Well,buyed yesterday second hand for 1 euro "Golgota"by Chinghis Aitmatov...later realize,that we have the book,but never matter.Don't remember to have been read this book
 
Continuing my venture into PKD’s work, I am reading ‘Do Androids Dream of Electric Sheep?’.
 
I was reading this book by Marcel Proust called "The Captive"...it was a book from my grandfather's book collection, I picked it up randomly and thought, hmm, Proust huh, I've heard of this guy, maybe it'll be good...I got 300 pages into it before I just had to stop. I don't like abandoning books after that much commitment but I just couldn't take it anymore.

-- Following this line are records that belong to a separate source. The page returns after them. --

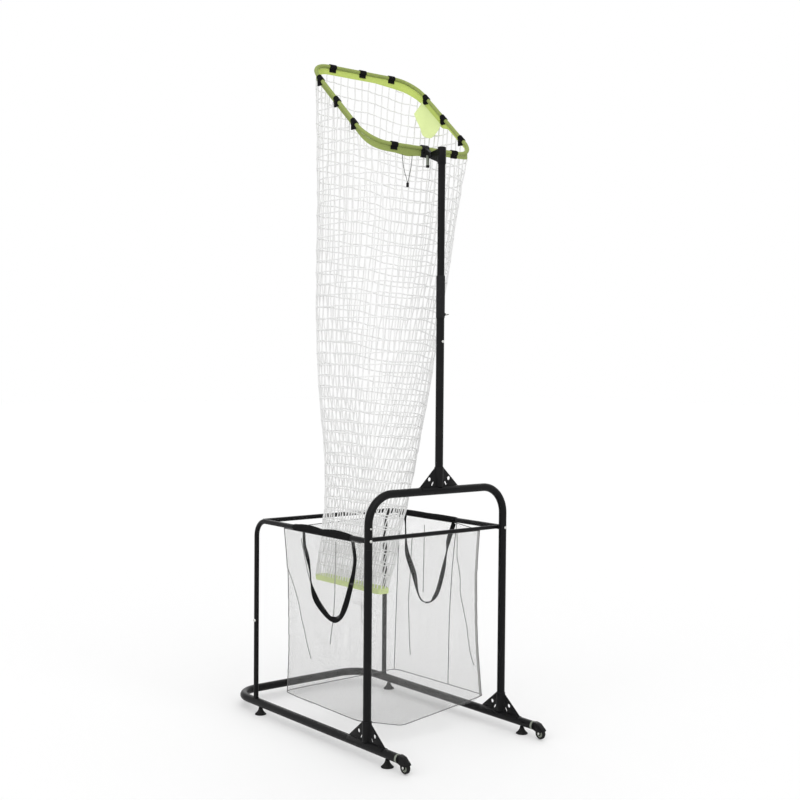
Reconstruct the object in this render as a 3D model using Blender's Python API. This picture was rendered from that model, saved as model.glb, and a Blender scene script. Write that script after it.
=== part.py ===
"""Volleyball practice net: a tube cart with a hanging ball bag, a telescopic mast and a tilting catch hoop.

Metres, +Z up. The origin is on the floor under the middle of the cart. The open side of the base, with
the wheels, faces +X; the catch hoop tilts up towards -X. Left is +Y and right is -Y.
"""

import math

import bmesh
import bpy
from mathutils import Matrix, Vector

# Overall layout, measured from the plane of the two front posts
TRACK = 0.700
CROSSBAR_SETBACK = 0.972
REAR_POST_SETBACK = 0.789
REAR_BAR_SETBACK = 0.745
BAG_ROD_SETBACK = 0.0265
ARM_OVERHANG = 0.198
WHEEL_OVERHANG = 0.233
BASE_Z = 0.049
RAIL_Z = 0.8326
ARCH_Z = 1.0056
POST_JOINT_Z = 0.800
REAR_JOINT_Z = 0.408

# Tube sizes
BASE_OD = 0.034
BASE_WALL = 0.0015
BASE_BEND = 0.120
POST_OD = 0.032
POST_WALL = 0.0015
ARCH_BEND = 0.112
RAIL_OD = 0.021
RAIL_WALL = 0.0015
RAIL_BEND = 0.068
REAR_BAR_OD = 0.019
BAG_ROD_OD = 0.016
MAST_OD = 0.032
MAST_WALL = 0.0012
MAST_TOP_Z = 2.362
MAST_LOWER_TOP_Z = 1.851
MAST_UPPER_FOOT_Z = 1.702
MAST_UPPER_OD = 0.029
SPIGOT_POST = 0.092
SPIGOT_REAR = 0.045
SWAGE_TAPER = 0.008

# Gaps between pieces that touch, and clearance of pieces that run or slide
SEAT = 0.0003
RUNNING = 0.0003

# Gusset feet under the posts and the mast
FOOT_PLATE = 0.004
FOOT_SLEEVE_WALL = 0.0025
FOOT_SADDLE_WALL = 0.0025
FOOT_HEIGHT = 0.078
FOOT_TOE = 0.004
POST_FOOT_HALF = 0.110
MAST_FOOT_HALF = 0.095
SADDLE_SWEEP = math.radians(70)
GUSSET_HOLE_R = 0.0048
GUSSET_HOLE_OUT = 0.050
GUSSET_HOLE_UP = 0.031
GUSSET_SLOT_OUT = 0.034
GUSSET_SLOT_UP = 0.0125
GUSSET_SLOT_R = 0.0034
GUSSET_SLOT_LENGTH = 0.012
GUSSET_SLOT_LEAN = math.radians(32)

# Levelling feet
PAD_R = 0.0245
PAD_EDGE = 0.003
PAD_FLARE = 0.010
STEM_R = 0.0065
STUD_R = 0.004
STUD_REACH = 0.012
LOCKNUT_R = 0.0085
LOCKNUT_HEIGHT = 0.007
NUT_FLATS = 6
REAR_PAD_SETBACK = 0.752
FRONT_PAD_OVERHANG = 0.127

# Casters
WHEEL_R = 0.023
WHEEL_WIDTH = 0.015
WHEEL_LIFT = 0.003
WHEEL_RECESS = 0.002
WHEEL_CROWN = 0.003
HUB_R = 0.008
RIM_R = 0.0165
AXLE_R = 0.003
AXLE_HEAD_R = 0.0055
AXLE_HEAD = 0.002
FORK_PLATE = 0.0025
FORK_SIDE_GAP = 0.0012
FORK_HOOD_GAP = 0.0025
FORK_LUG_R = 0.0085
FORK_PLUG = 0.028
FORK_FLANGE = 0.003
FORK_SHOULDER = 0.0115
FORK_BROW = 0.0293
FORK_BROW_DROP = 0.0037
FORK_HEEL = 0.01275
FORK_CREST = math.radians(62)
FORK_NOSE = math.radians(30)
FORK_LUG_START = math.radians(20)
FORK_LUG_END = math.radians(-190)

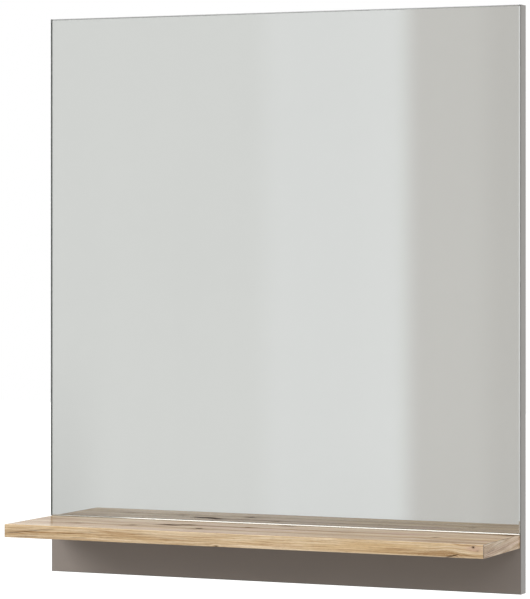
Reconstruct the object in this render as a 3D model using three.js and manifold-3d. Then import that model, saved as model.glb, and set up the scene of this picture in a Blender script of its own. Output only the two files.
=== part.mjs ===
// A wall mirror with a shelf. A grey melamine panel carries a mirror taped to its front; an oak-faced
// shelf crosses it at the mirror's foot, doweled and screwed to it from behind; two pressed keyhole
// hangers and two rubber bumpers on its back meet the wall.
//
// Millimetres, +Z up. The origin is the centre of the panel's back face: the front looks toward -Y,
// the wall lies toward +Y, and +X is to the right of someone who looks at the mirror.

import * as THREE from "three";
import { mergeVertices } from "three/addons/utils/BufferGeometryUtils.js";
import Module from "manifold-3d";

// ---- Driving dimensions ----

// Back panel, and the plastic edge bands that the panel and the shelf share
const panelWidth = 780;
const panelHeight = 870;
const panelThickness = 22;
const bandThickness = 1;
const bandRadius = 0.75;

// Shelf
const shelfDepth = 158;
const shelfThickness = 20;
const shelfEndInset = 2; // from the panel's side to the shelf's end
const skirtHeight = 68; // bare panel below the shelf

// Mirror
const glassThickness = 4;
const glassArris = 0.75; // ground chamfer on each long edge
const glassSeatGap = 0.5; // between the shelf and the glass that stands over it
const glassEdgeInset = 0.25; // from the panel's sides and top to the glass

// Tape strips behind the mirror
const tapeThickness = 1;
const tapeWidth = 25;
const tapeCount = 5;
const tapeSideInset = 70; // from the glass's side to the middle of the outer strip
const tapeEndInset = 40; // from the glass's top and foot to the strip's ends

// Countersunk screws that hold the shelf, from the back of the panel
const shelfScrewCount = 4;
const shelfScrewEndInset = 70; // from the shelf's end to the outer screw
const shelfScrewLength = 50;
const shelfScrewRadius = 2.5;
const shelfScrewHeadRadius = 5;

// Dowels beside them
const dowelSpacing = 32; // from a screw to its dowel
const dowelRadius = 4;
const dowelLength = 30;
const dowelChamfer = 1;
const dowelInPanel = 11;
const dowelEndRoom = 1; // glue room past each end of a dowel

// Keyhole hangers: a pressed plate with two flat tabs and a raised middle
const hangerSideInset = 130; // from the panel's side to the keyhole
const hangerTopInset = 90; // from the panel's top to the keyhole's round entry
const sheetThickness = 1.5;
const hangerStandOff = 5; // clear depth behind the raised middle, for a screw head
const hangerMiddleWidth = 34;
const hangerRampWidth = 6;
const hangerTabWidth = 18;
const hangerHeight = 34;
const hangerCornerRadius = 5;
const bendRadius = 2; // at the middle of the sheet
const keyholeRadius = 5;
const keyholeSlotWidth = 5;
const keyholeSlotRise = 12; // from the entry's centre to the slot's upper centre

// Countersunk screws of the hangers
const hangerScrewLength = 16;
const hangerScrewRadius = 1.75;
const hangerScrewHeadRadius = 3.5;

// Rubber wall bumpers
const bumperRadius = 10;
const bumperFaceRadius = 8;
const bumperSideInset = 60; // from the panel's side to the bumper's centre
const bumperFootInset = 30; // from the panel's foot to the bumper's centre

// Clearances and facets
const boreClearance = 0.15; // around a screw or dowel in its bore
const screwTipLength = 4;
const roundSides = 24; // round a screw, dowel or bumper
const cornerSteps = 5; // round an arc of an outline
const bendSteps = 4;

// ---- Sizes that follow ----

const panelBack = 0;
const panelFront = panelBack - panelThickness;
const panelTop = panelHeight / 2;
const panelFoot = panelTop - panelHeight;
const panelSide = panelWidth / 2;

const shelfLength = panelWidth - 2 * shelfEndInset;
const shelfUnderside = panelFoot + skirtHeight;
const shelfTop = shelfUnderside + shelfThickness;
const shelfMiddle = shelfUnderside + shelfThickness / 2;
const shelfCoreLength = shelfLength - 2 * bandThickness;
const shelfCoreDepth = shelfDepth - bandThickness;

const glassBack = panelFront - tapeThickness;
const glassWidth = panelWidth - 2 * glassEdgeInset;
const glassFoot = shelfTop + glassSeatGap;
const glassHeight = panelTop - glassEdgeInset - glassFoot;

const hangerFace = panelBack + hangerStandOff + sheetThickness;
const hangerX = panelSide - hangerSideInset;
const hangerZ = panelTop - hangerTopInset;
const hangerScrewX = hangerMiddleWidth / 2 + hangerRampWidth + hangerTabWidth / 2;
const hangerMiddleZ = hangerZ + (keyholeSlotRise + keyholeSlotWidth / 2 - keyholeRadius) / 2;

// ---- Materials ----

function finish(color, roughness, metalness = 0) {
  return new THREE.MeshStandardMaterial({ color, roughness, metalness });
}

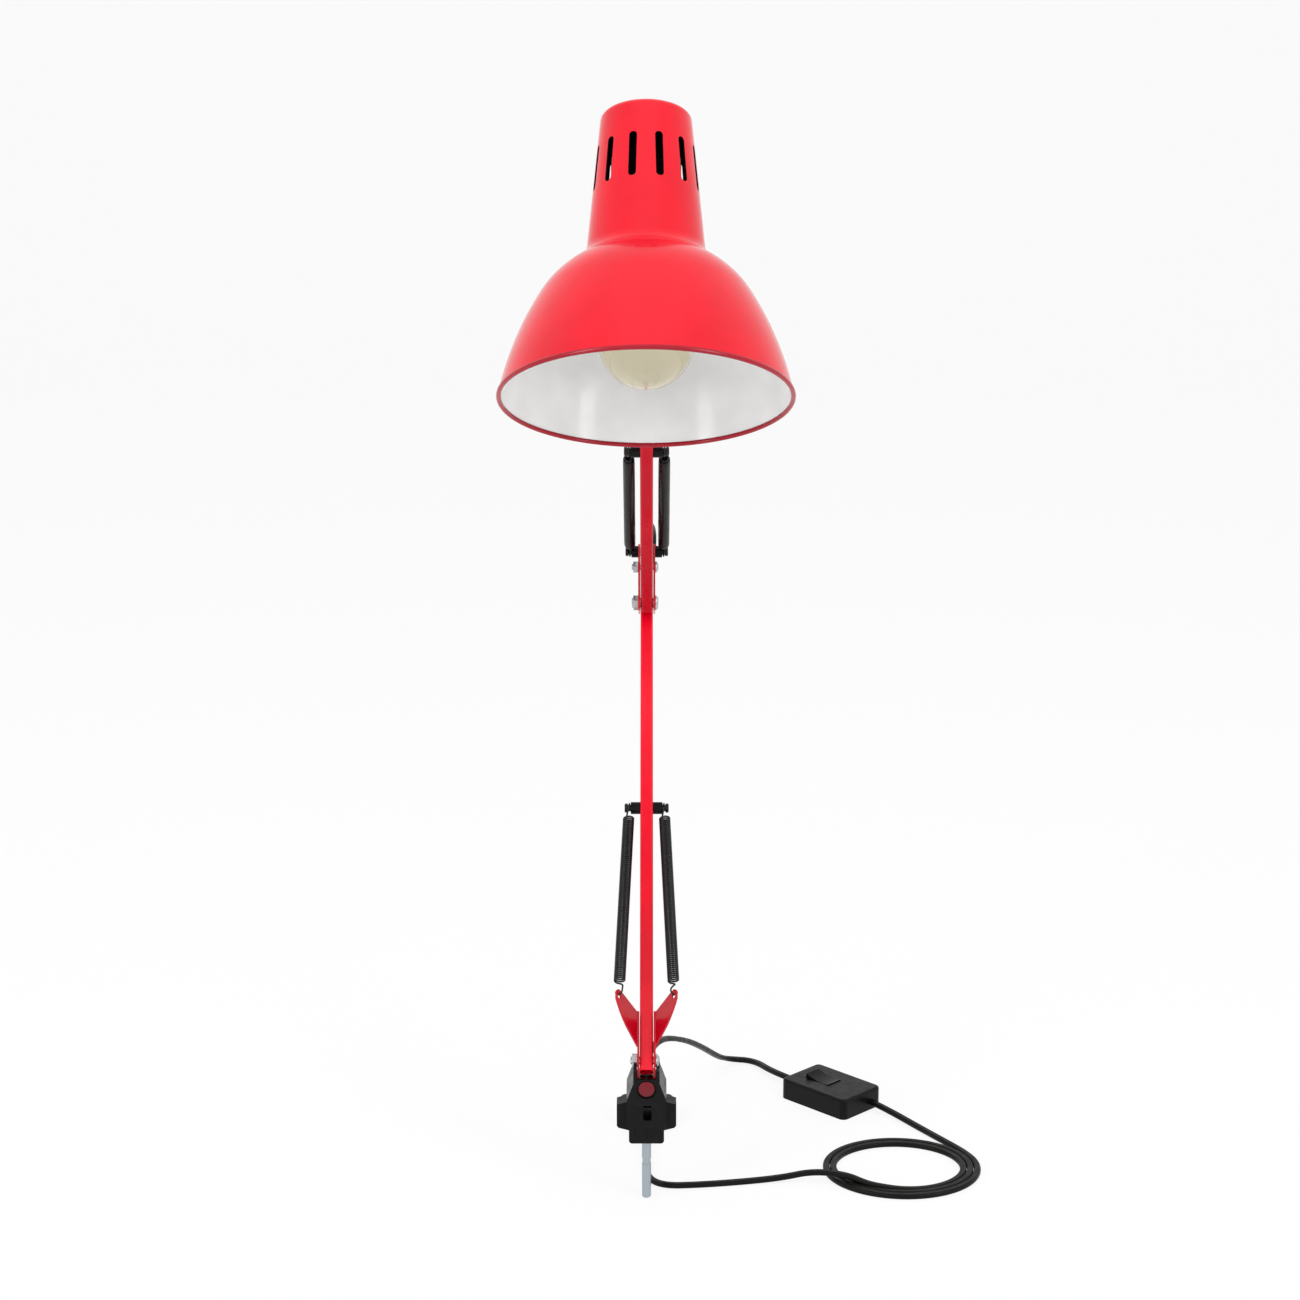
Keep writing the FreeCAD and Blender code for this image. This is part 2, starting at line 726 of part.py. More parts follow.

It was just a really weird book that felt completely directionless...I read a bit more about Proust's work on Wiki and apparently "The Captive" is just one "chapter" in a huge magnum opus that Proust wrote called "Remembrance of Things Past", all of which feature the same unnamed narrator and all of them seemingly devoid of any plot/narrative/story arc. Instead what you're treated to is the introspective stream-of-consciousness of some gay French dude from the late 19th/early 20th century...I mean he was a good writer, and some of his descriptions are next-level, I especially enjoyed the references to maritime themes and the seashore that he made in "The Captive", buuuut...I dunno, I just like my books to have an actual plot lol
 
After a while, I said, Amy, how has it been in your life with unhappiness, did it come in days, months, decades, years?
 
A country named favela (English translation) by Renato Meirelles e Celso Athayde
Quarto de despejo by Carolina Maria de Jesus (don't know how to translate this, but is the real diary of a woman who picked papers and lived in a brazilian favela in the 50s).
Both are amazing and worth to read.
 
“Whoever has opened the window has opened it too wide,” said Miss Brodie. “Six inches is perfectly adequate. More is vulgar.